Flag: ectf{262_04360}

Steganography

Silhouette in Cyberpunk

Description: I didn’t write down the description for this challenge but it was something to do with the given image.

Author: Antoine

This challenge was different, confusing at first but very fun. I used all the common stega tools (stegsolve, binwalk, exiftool) but nothing gave any clue. I had a closer look at the image and saw that there were dots on two of the buildings. I had a hunch that it was Braille (I don’t know how I thought about this as I’ve never seen the syntax of Braille).
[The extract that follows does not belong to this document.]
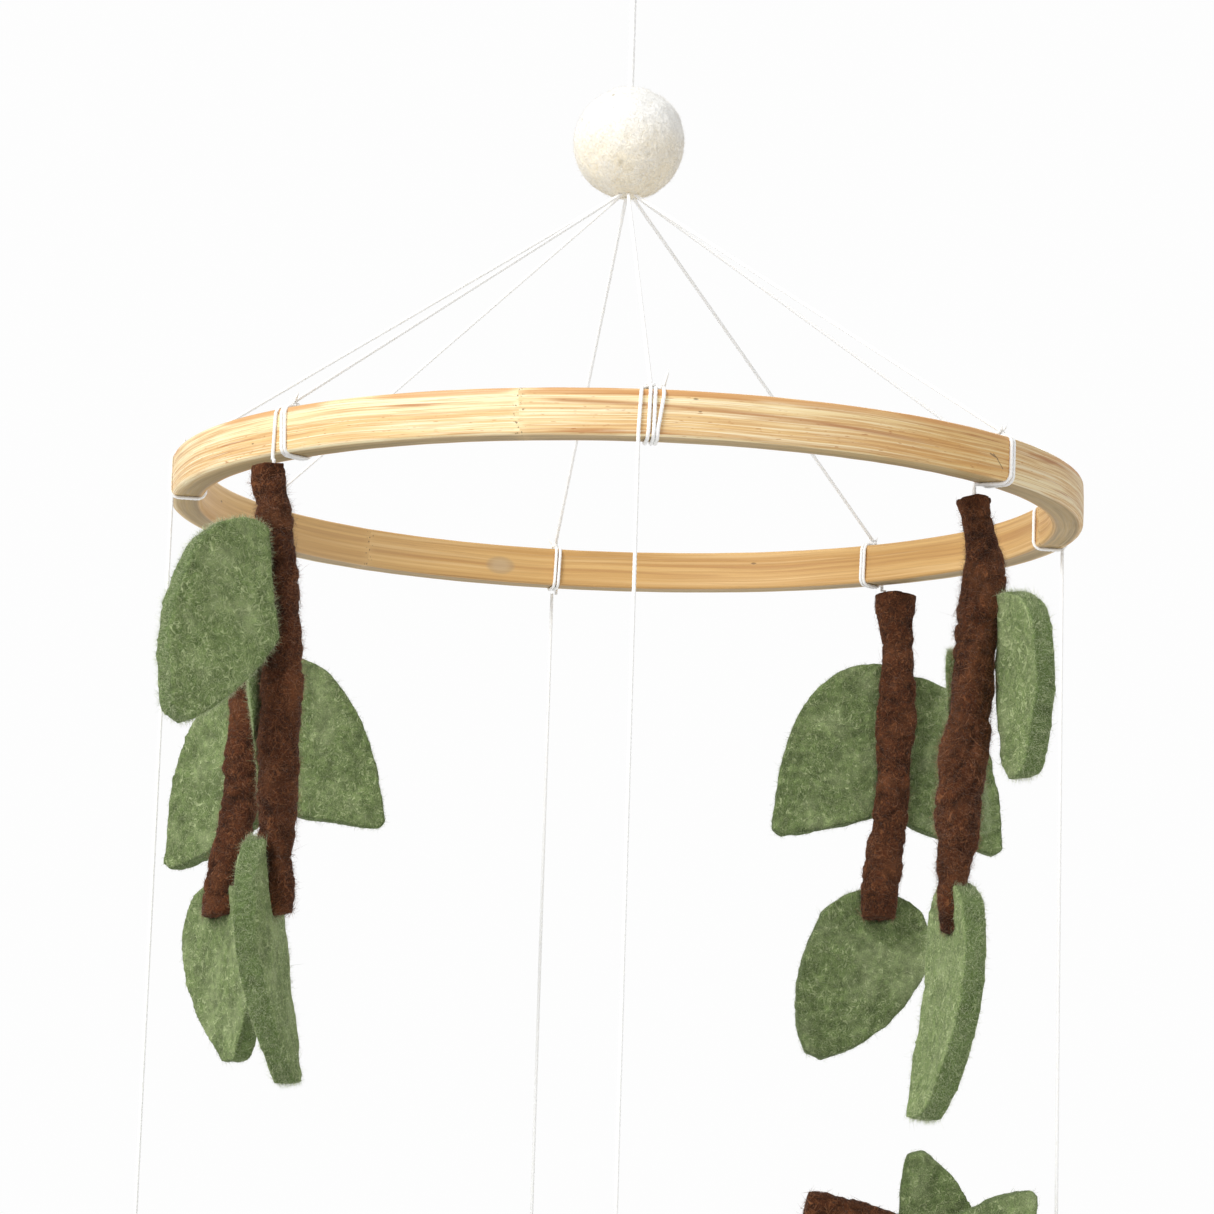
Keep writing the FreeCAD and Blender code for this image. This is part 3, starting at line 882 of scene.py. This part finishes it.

I had guessed correctly!

Using a Braille convertor and the dots from the first building I was able to get the first message.

⠹⠊⠎ ⠊⠎ ⠚⠥⠌ ⠁ ⠙⠥⠍ ⠍⠽⠂ ⠝⠊ ⠉⠑ ⠞⠗⠽ = this is just a dum my, ni ce try

Now I knew that I was on the right track.

I did the same with the building in the back left:

⠓⠼⠁⠙ ⠙⠼⠉⠝ ⠼⠁⠝ ⠹⠼⠉ ⠙⠼⠙ ⠗⠅⠝⠼ ⠉⠎⠎ = h14 d3n 1n th3 d4 rkn 3ss

Flag: ectf{h1dd3n_1n_th3_d4rkn3ss}

Web

Java Weak Token

Description: The admin has stored a flag in the admin section, but he let you access the page since he has secured the access to it. Maybe you should show him why using a weak secret isn’t a good idea 🙂.

Author: Louis

For this challenge, the following website is presented:

We are shown our JWT token and somehow need to use this information to access the admin page. Going into Burp Suite, I can see that this exact token is being sent for authorisation.

I used this JWT cracker to find out what the secret is to maybe modify the JWT and pretend to be the admin.

Let’s go! We got the secret. I can now modify the token using jwt.io.

I used the default HS256 algorithm, entered the secret and changed the username to admin. Next, I clicked on the “Can I access the admin page?” button and intercepted the request and replaced my token with the modified token.

And after hitting forward:

Flag: ectf{JwT_T0keN_cR34t0r}

Thank You

If you’ve made it this far, I hope you’ve enjoyed this writeup and thank you for reading it! Thanks again to the Cyber & Chill team for organising this CTF.